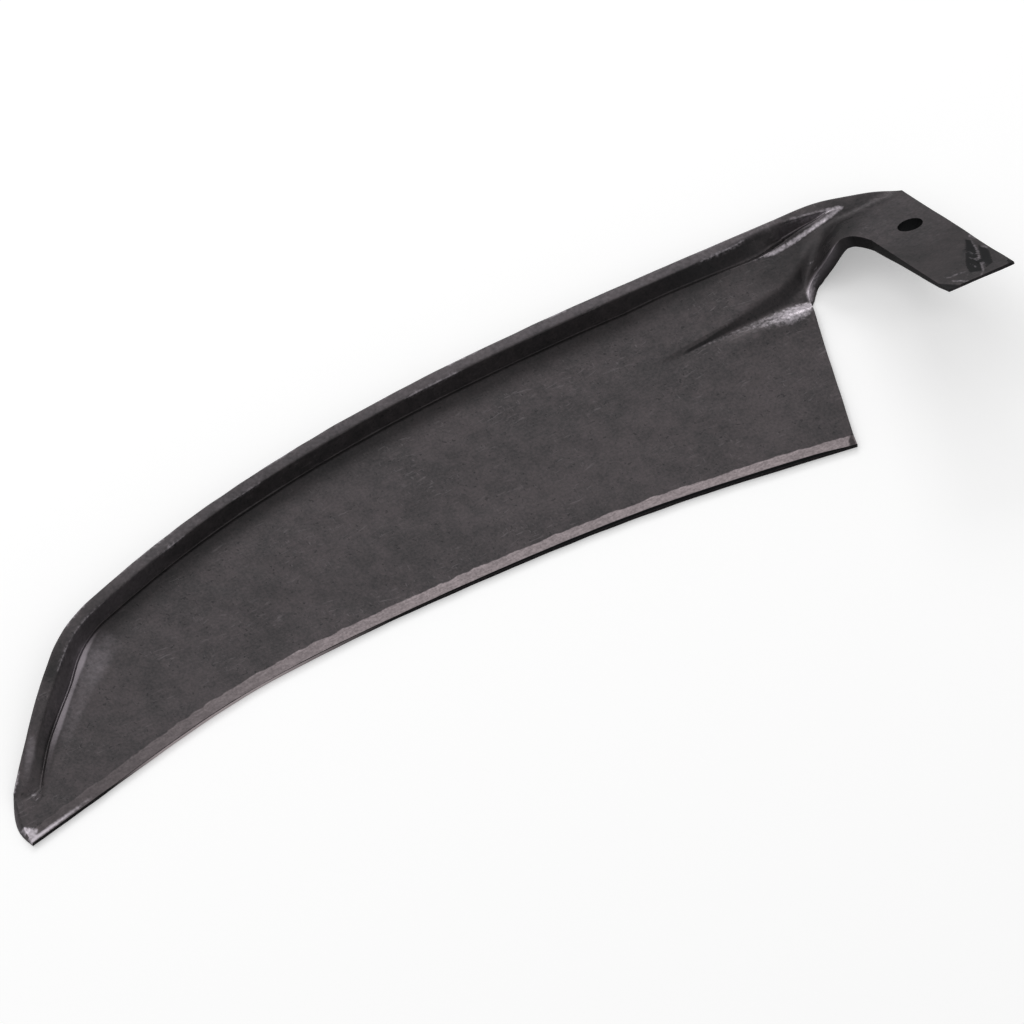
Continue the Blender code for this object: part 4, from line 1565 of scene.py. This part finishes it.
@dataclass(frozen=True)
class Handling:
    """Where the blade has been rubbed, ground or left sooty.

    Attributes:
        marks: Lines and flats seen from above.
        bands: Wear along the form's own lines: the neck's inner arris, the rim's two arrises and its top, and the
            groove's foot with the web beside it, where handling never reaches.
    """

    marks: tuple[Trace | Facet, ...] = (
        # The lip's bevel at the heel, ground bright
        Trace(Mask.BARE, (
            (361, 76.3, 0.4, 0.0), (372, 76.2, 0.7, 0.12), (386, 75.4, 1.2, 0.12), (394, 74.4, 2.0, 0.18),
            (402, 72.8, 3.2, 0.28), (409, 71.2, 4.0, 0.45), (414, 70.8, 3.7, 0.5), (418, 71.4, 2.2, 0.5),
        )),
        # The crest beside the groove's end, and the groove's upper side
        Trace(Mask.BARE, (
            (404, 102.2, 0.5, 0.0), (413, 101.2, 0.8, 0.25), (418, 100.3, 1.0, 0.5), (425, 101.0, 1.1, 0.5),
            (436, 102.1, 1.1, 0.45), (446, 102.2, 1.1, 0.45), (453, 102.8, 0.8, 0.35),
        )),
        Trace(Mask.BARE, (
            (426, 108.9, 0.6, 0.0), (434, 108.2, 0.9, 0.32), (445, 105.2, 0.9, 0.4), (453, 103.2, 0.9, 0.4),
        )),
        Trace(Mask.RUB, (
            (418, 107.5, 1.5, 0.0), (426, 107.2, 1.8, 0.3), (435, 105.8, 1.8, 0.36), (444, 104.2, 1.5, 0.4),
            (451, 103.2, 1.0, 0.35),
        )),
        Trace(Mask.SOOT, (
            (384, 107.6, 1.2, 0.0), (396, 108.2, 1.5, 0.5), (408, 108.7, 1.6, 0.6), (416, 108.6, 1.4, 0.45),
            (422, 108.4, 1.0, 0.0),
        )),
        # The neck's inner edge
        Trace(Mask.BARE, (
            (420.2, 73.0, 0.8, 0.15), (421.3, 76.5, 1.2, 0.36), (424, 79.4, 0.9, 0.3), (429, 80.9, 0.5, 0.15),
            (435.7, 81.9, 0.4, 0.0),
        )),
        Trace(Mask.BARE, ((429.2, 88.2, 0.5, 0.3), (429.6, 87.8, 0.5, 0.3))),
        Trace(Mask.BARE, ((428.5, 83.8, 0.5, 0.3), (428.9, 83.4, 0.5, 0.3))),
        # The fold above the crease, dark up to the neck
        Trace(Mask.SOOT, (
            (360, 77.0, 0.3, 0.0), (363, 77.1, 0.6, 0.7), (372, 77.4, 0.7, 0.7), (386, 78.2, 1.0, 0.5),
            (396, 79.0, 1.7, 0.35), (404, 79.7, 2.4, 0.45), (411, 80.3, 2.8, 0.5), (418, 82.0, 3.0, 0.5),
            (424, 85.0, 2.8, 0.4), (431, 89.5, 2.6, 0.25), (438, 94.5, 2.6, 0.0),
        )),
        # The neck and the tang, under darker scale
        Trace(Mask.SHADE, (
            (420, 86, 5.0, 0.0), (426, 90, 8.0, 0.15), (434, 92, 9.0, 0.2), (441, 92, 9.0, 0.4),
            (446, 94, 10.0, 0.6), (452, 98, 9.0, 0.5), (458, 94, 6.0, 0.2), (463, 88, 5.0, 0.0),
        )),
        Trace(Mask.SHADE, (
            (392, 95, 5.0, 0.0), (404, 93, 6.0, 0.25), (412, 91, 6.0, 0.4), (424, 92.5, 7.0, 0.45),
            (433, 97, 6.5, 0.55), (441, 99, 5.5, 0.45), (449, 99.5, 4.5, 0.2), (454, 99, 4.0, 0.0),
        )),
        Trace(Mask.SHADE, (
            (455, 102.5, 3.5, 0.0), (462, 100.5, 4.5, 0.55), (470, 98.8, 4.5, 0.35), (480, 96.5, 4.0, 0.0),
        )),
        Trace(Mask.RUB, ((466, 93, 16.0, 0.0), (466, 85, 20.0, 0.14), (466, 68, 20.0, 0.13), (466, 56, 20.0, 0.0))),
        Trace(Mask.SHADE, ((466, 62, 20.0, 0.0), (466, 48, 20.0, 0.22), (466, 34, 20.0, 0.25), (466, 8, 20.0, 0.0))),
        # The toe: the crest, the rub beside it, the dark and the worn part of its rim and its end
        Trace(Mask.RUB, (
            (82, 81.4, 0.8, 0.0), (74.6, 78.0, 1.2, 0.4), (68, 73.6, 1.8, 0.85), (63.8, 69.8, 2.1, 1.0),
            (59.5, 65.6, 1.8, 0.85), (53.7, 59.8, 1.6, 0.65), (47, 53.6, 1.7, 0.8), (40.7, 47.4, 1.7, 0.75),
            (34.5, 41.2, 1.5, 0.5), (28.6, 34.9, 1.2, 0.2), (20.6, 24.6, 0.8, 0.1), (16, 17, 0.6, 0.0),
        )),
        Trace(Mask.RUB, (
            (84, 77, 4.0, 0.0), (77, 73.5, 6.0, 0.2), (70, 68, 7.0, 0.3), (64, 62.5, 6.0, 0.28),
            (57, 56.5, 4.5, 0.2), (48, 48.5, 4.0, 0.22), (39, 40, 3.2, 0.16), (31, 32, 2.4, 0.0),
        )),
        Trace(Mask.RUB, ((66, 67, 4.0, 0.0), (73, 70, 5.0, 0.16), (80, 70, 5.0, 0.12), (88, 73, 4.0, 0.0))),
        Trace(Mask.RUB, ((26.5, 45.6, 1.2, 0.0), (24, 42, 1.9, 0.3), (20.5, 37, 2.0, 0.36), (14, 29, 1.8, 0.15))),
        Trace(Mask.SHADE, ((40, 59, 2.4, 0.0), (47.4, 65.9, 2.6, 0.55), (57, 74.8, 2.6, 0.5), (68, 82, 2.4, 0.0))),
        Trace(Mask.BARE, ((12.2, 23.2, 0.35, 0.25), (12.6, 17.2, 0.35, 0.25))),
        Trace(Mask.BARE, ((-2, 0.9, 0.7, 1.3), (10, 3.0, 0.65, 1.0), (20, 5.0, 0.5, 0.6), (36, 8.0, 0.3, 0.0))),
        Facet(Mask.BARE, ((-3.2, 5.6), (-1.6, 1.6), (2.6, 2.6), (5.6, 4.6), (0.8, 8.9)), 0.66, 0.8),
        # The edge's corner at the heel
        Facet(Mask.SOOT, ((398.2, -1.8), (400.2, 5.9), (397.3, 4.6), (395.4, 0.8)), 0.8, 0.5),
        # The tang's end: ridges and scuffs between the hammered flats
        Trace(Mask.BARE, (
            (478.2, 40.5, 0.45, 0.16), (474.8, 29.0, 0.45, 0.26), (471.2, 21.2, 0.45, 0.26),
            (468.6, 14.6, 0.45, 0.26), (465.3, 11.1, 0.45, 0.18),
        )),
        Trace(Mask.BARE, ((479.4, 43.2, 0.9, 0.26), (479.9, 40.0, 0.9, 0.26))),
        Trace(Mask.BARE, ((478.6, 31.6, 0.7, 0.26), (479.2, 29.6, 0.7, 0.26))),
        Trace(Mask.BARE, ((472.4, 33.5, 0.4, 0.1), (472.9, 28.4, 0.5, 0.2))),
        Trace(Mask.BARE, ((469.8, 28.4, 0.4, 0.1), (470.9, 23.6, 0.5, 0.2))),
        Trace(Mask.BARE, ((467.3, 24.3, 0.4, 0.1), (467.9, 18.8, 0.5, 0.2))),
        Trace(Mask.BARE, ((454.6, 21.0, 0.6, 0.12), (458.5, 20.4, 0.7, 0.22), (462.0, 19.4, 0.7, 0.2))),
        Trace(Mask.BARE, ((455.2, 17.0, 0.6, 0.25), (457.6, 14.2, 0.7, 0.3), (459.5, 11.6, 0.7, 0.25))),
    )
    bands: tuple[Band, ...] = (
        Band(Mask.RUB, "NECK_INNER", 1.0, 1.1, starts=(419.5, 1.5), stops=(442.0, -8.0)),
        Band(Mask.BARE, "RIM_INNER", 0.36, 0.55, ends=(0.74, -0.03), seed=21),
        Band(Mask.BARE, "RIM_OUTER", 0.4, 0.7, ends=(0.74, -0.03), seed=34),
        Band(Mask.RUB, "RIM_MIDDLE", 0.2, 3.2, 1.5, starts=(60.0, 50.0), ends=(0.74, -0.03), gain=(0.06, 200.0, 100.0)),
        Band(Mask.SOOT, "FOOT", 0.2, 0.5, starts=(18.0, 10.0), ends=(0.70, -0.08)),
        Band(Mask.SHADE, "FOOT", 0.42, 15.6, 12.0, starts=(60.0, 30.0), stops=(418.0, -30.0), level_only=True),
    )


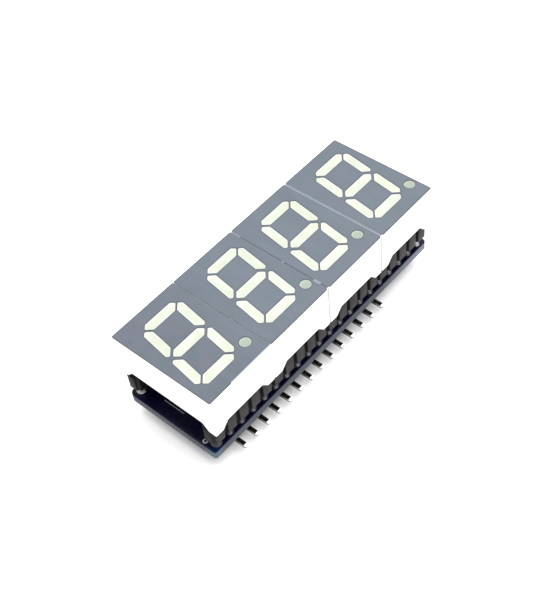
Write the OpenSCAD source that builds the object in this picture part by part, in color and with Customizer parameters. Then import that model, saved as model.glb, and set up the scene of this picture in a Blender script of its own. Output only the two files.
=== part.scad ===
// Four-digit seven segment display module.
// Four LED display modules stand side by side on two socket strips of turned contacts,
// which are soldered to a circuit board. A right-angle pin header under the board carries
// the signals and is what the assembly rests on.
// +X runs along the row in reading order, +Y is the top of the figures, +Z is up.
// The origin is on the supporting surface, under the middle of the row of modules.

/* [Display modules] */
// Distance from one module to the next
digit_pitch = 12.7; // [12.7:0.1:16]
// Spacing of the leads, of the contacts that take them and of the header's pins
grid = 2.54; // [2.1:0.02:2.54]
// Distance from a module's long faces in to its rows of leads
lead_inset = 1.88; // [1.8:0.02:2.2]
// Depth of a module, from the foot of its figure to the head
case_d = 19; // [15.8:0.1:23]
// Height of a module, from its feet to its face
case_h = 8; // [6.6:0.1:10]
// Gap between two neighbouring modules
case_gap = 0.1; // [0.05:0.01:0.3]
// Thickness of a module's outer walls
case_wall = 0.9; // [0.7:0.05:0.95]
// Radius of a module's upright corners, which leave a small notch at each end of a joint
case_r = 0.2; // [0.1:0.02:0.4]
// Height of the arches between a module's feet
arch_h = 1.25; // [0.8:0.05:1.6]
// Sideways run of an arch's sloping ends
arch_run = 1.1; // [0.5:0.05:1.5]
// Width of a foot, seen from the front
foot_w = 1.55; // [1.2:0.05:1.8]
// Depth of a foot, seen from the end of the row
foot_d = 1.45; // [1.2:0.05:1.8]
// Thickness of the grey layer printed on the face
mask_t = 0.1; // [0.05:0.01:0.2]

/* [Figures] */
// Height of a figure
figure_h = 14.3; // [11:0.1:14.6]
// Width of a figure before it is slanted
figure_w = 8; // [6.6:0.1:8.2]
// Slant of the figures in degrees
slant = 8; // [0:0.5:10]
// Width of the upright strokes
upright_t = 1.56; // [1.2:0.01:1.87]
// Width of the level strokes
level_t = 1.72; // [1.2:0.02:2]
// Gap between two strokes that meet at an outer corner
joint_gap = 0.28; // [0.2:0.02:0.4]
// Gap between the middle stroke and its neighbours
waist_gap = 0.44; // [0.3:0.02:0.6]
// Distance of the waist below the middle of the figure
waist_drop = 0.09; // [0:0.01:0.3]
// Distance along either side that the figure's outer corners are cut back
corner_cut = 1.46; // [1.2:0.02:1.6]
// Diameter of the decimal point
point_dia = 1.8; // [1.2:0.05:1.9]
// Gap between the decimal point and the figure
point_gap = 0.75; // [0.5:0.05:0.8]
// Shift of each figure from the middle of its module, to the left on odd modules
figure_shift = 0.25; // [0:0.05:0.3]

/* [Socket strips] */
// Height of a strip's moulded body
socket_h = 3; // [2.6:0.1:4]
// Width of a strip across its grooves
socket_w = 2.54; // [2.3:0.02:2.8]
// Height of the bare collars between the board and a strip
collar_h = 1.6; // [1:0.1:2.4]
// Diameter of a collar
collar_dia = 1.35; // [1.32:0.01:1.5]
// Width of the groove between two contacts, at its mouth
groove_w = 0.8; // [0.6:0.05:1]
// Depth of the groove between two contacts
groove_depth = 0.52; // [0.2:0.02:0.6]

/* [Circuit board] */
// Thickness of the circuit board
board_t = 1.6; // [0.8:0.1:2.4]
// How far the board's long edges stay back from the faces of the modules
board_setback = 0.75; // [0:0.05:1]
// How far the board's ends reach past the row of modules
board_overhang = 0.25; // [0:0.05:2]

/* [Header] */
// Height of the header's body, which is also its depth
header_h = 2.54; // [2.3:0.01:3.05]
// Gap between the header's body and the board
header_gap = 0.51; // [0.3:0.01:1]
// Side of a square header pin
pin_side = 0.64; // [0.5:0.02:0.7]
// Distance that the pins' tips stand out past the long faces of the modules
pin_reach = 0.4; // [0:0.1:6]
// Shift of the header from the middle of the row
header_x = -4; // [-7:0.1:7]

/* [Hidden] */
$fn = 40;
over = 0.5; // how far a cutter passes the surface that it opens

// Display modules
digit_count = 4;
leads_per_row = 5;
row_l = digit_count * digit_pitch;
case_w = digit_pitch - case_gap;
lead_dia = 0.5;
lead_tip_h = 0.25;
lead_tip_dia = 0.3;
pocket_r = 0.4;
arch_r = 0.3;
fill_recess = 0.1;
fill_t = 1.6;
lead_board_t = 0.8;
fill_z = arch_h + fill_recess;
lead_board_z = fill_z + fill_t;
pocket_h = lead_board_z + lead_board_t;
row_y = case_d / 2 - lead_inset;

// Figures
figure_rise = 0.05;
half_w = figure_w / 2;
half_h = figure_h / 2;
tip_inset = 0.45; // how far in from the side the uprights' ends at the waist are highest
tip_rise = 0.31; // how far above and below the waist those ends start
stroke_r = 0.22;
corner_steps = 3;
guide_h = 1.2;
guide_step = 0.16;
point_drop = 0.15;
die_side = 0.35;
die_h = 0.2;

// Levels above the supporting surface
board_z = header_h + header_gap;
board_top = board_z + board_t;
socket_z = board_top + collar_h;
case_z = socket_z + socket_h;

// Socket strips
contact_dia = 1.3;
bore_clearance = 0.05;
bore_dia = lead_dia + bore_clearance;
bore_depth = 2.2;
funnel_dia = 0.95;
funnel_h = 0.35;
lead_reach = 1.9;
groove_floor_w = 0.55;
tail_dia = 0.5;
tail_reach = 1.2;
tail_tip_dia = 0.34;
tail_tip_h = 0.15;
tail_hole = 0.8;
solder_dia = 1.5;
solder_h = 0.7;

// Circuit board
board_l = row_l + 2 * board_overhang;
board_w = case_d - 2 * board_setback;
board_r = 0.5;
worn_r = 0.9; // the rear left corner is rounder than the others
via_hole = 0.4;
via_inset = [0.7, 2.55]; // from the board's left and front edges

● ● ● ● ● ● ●

• EXERCISE DETAILS
Please copy only the lines between the first line of the entries and the line with "or left sooty.", keeping those two end lines as well, exactly as written.

• TASK RESPONSE
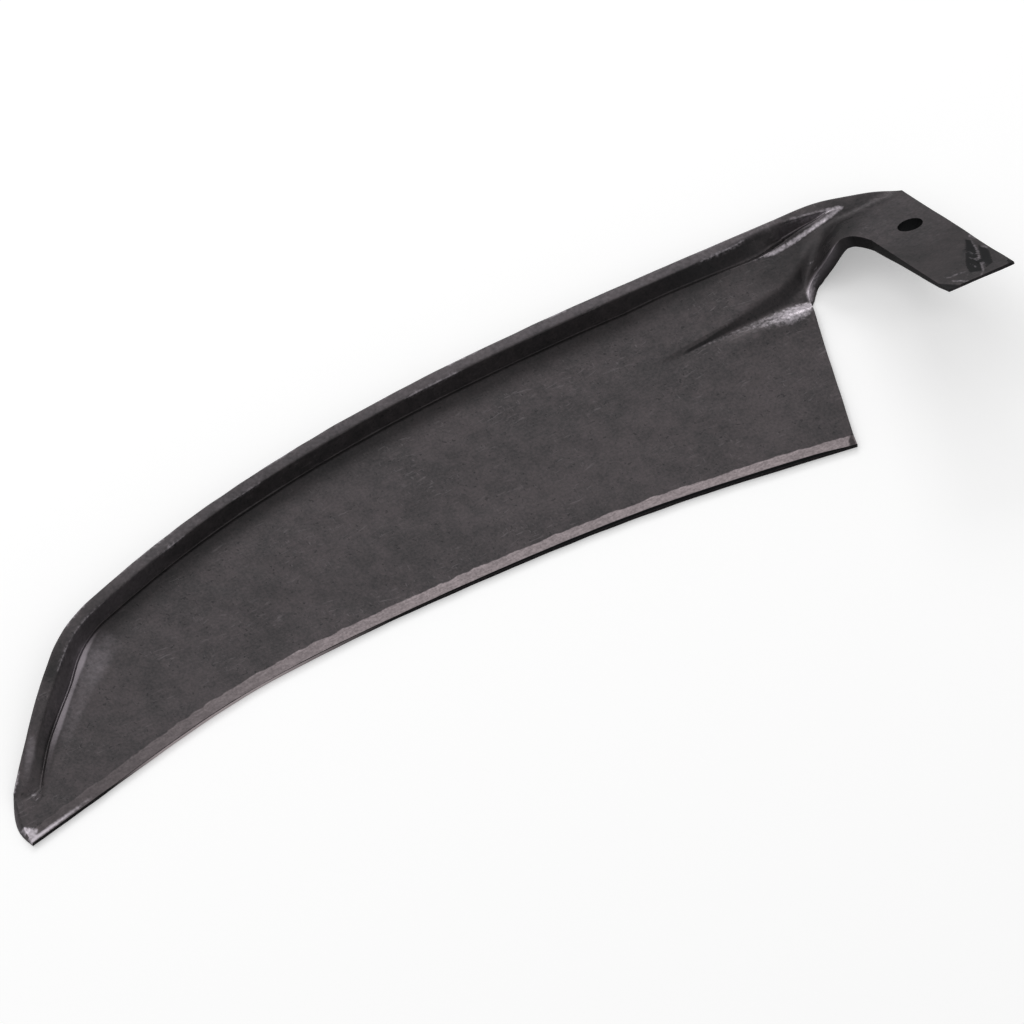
Continue the Blender code for this object: part 4, from line 1565 of scene.py. This part finishes it.
@dataclass(frozen=True)
class Handling:
    """Where the blade has been rubbed, ground or left sooty.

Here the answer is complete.